I guess you want to minimize $d(x,q)$ for a given $q$ where $x$ is a solution to $Ax=b$? Let $x_0$ be a solution to $Ax=b$. Then we get: $$ x = x_0 + R$$ with $R$ in the kernel of $A$. Let’s assume that $x_0$ is orthogonal to the kernel (else we can repace $x_0$ by the projection onto the space created by the rows of $A$). Then $$ ||x-q||^2 = ||x_0+R - q ||^2 $$ If we set $q_p$ the projection of $q$ onto the rows of $A$ and $q_o=q-q_p$ so that $q_o$ is in the kernel of $A$ and $q_p$ is orthogonal to the kernel of $A$. Then we thus get $$ ||x-q||^2 = ||x_0-q_p||^2 + ||R-q_o||^2$$

This is of course minimal if and only if $R=q_0$. Then the minimal distance is $$ ||x_0-q_p|| $$

Now let’s assume that the rows $l_j$ in $A$ are all orthonormal (if they aren’t we can make them). Then $q_p$ is given by $\sum_j \langle q, l_j\rangle l_j$ and $x_0$ gets replaced by $\sum_j \langle x_0, l_j\rangle l_j$. This gives then the formula $$ \sum_j | \langle x_0-q,l_j\rangle|$$ for the minimum distance.

In your original problem $A=n^T$ and $b=nr_0$. Assume $$||n||=1$$ Then $q_p = \langle q, n\rangle n$. Also $r=r_0$ is a solution to $Ax=b$. Then $x_0=\langle r_0,n\rangle n$. So we get: The minimal distance is $$ || x_0-q_o || = || \langle r_0,n\rangle n - \langle q,n\rangle n || = | \langle r_0-q, n\rangle |$$ which is your initial formula.

Answer 2

The problem can be stated as follows:

$\text{Minimize } (x- q)^T (x - q) , \text{subject to } A x = b$

Direct application of the Lagrangian multipliers method yields the desired result.

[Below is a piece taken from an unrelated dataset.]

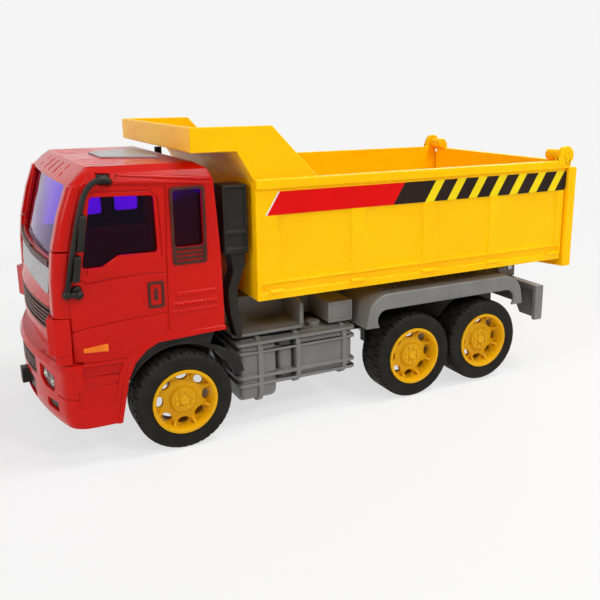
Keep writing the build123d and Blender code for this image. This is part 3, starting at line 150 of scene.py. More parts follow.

Define $g(x) = (x - q)^T (x - q) + \lambda^T(A x - b)$ where $\lambda \in \mathbb{R}^m$ is the Lagrangian multipliers vector. Then, the gradient with respect to $x$ is

$\nabla_x {g} = 2 (x - q) + A^T \lambda = 0 \hspace{48pt} (1) $

and the gradient with respect to $\lambda$ is:

$ \nabla_\lambda {g} = A x - b = 0 \hspace{48pt} (2) $

From $(1)$, we obtain,

$x = q - \frac{1}{2} A^T \lambda \hspace{48pt} (3)$

Substituting this into $(2)$,

$ A(q − \frac{1}{2}A^T \lambda) −b = 0 \hspace{48pt} (4) $

Therefore,

$\lambda = −2 ({AA}^T)^{−1}(b − A q) \hspace{48pt} (5) $

Substituting this into $(3)$,

$x - q = A^T ({A A}^T)^{-1} (b - A q) \hspace{48pt} (6)$

so that,

$x = q + A^T ({A A}^T)^{-1} (b - A q) \hspace{48pt} (7)$

Finally, from $(6)$, the minimum distance is

$\begin{equation} \begin{split} d_{\text{min}} &= \sqrt{(x - p)^T (x - p)}\\ &= \sqrt{ (b - A q)^T ({A A}^T)^{-T} {A A}^T ({A A}^T)^{-1} (b - A q)} \\ &= \sqrt{ (b - A q )^T ({A A}^T)^{-1} (b - A q)} \hspace{48pt} (8) \end{split} \end{equation}$

It is easy to see that the distance formula in $3D$ with one plane is a special case of $(8)$.